The project is opening important community issues in barrio Santa Maria la Ribera, such as the right to water and the prevention of crime and violence in the public space by promoting the participation of residents in local scale. Such urban interventions at the level of microurbanism allow to the residents an active creation of the new urban environment. Mexico City, a megapolis with twenty millions of inhabitants, built on a lake with many water tributaries, is now faced with the problem of water distribution. This could be a case study accessing water in all urban centers in the future.

The project allows long-term recuperation of community with the participation of many local partners. It focuses on researching the current urban reality and development of long-term sustainable scenarios for the barrio of Santa Maria la Ribera on the theme of water.

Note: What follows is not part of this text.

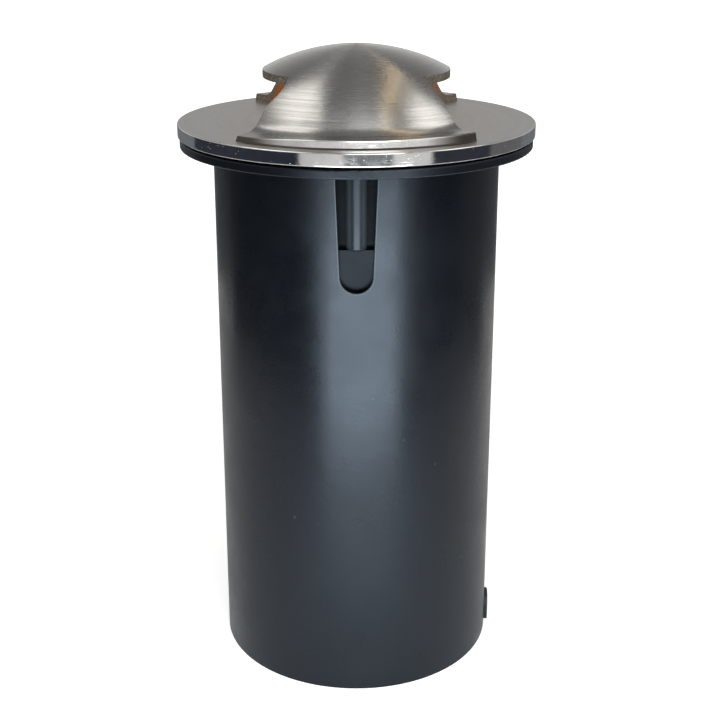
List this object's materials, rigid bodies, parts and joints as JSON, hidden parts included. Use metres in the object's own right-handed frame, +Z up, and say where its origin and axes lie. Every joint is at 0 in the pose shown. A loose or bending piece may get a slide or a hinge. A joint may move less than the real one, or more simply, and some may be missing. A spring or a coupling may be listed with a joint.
{
  "type": "in ground well light",
  "caption": "Round in-ground well light: two-way stainless dome cover on a turning rim, black sleeve, sealed lamp can with a tilting spot lamp.",
  "frame": {"origin": "centre of the foot ring of the sleeve, on the surface that the light stands on", "axes": "+Z up along the sleeve; -Y is the side seen in the picture, where one leg of the cover stands above a screw boss; +X is the side where the cable leaves"},
  "size_m": [0.11, 0.11, 0.1969],
  "materials": {
    "sleeve_plastic": "semi-gloss blue-black moulded plastic",
    "black_rubber": "matt black rubber",
    "black_nylon": "moulded black nylon",
    "white_plastic": "moulded white plastic",
    "brass": "turned brass",
    "screw_steel": "bright stainless steel",
    "gimbal_steel": "plain stainless steel",
    "rim_steel": "satin top, polished edge",
    "cover_steel": "brushed round the dome, rough cut edges, heat tint inside the legs",
    "can_aluminium": "cast, blasted grey",
    "clear_glass": "clear",
    "reflector_glass": "mirror-coated glass",
    "white_ceramic": "matt white"
  },
  "bodies": {
    "ground_sleeve": {"sleeve": "sleeve_plastic", "cable_grommet": "black_rubber", "boss_inserts": "brass", "can_screws": "screw_steel", "lamp_can": "can_aluminium", "gland_body": "black_nylon", "gland_seal": "black_rubber", "gland_nut": "black_nylon", "gland_locknut": "black_nylon", "terminal_block": "white_plastic", "terminal_screws": "screw_steel", "earth_screw": "brass", "gimbal_carrier": "can_aluminium", "carrier_screws": "screw_steel"},
    "lamp_gimbal": {"gimbal_ring": "gimbal_steel", "pivot_pins": "screw_steel", "lamp_clip": "screw_steel", "lamp_body": "reflector_glass", "lamp_capsule": "clear_glass", "lamp_glass": "clear_glass", "lamp_pins": "screw_steel", "lampholder": "white_ceramic"},
    "face": {"rim": "rim_steel", "cover": "cover_steel", "cover_screws": "screw_steel", "lens": "clear_glass", "lens_gasket": "black_rubber", "lens_retainer": "can_aluminium", "face_seal": "black_rubber", "face_o_ring": "black_rubber", "snap_ring": "screw_steel"}
  },
  "joints": [
    {"name": "face_turn", "type": "hinge", "parent": "ground_sleeve", "child": "face", "pos_m": [0, 0, 0.172], "axis": [0, 0, 1], "continuous": true},
    {"name": "lamp_tilt", "type": "hinge", "parent": "ground_sleeve", "child": "lamp_gimbal", "pos_m": [0, 0, 0.146], "axis": [0, 1, 0], "range_deg": [-15, 15]}
  ]
}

With the participation and integration of local partners (SPAZI, UAM, Libreria Bodet, KUD C3, Cineclub Santa Maria, Consejo Consultivo Cultural Ciudadano de Santa Maria la Ribera, Enchulame la Bici, Mi Verde Morada) there were carried out first steps for preparation of alternative development scenario, which will help to the community to resist the current process of gentrification.

About Barrio Santa Maria la Ribera

Barrio Santa Maria la Ribera is located in the north central part of Mexico City, by the connection of Insurgentes. It was created in the late 19th century as the first urban neighborhood designed for rich people. Urban and cultural highlight of the barrio were reached between 1910 and 1930. After 1930 they started new ways of housing, which was brought by the middle class. Urban structure has changed dramatically in 1950, living conditions have worsened due to the construction of large residential buildings. Mass migration of poorer people to the barrio begun after the earthquake in 1985. The number of inhabitants increased in an extremely short period from 20,000 to 60,000. Today it is the one of the few barrio district of Mexico City, with many craft workshops and small shops that was typical for the city of the 20th century. Such quarters had radically transform due the process of gentrification.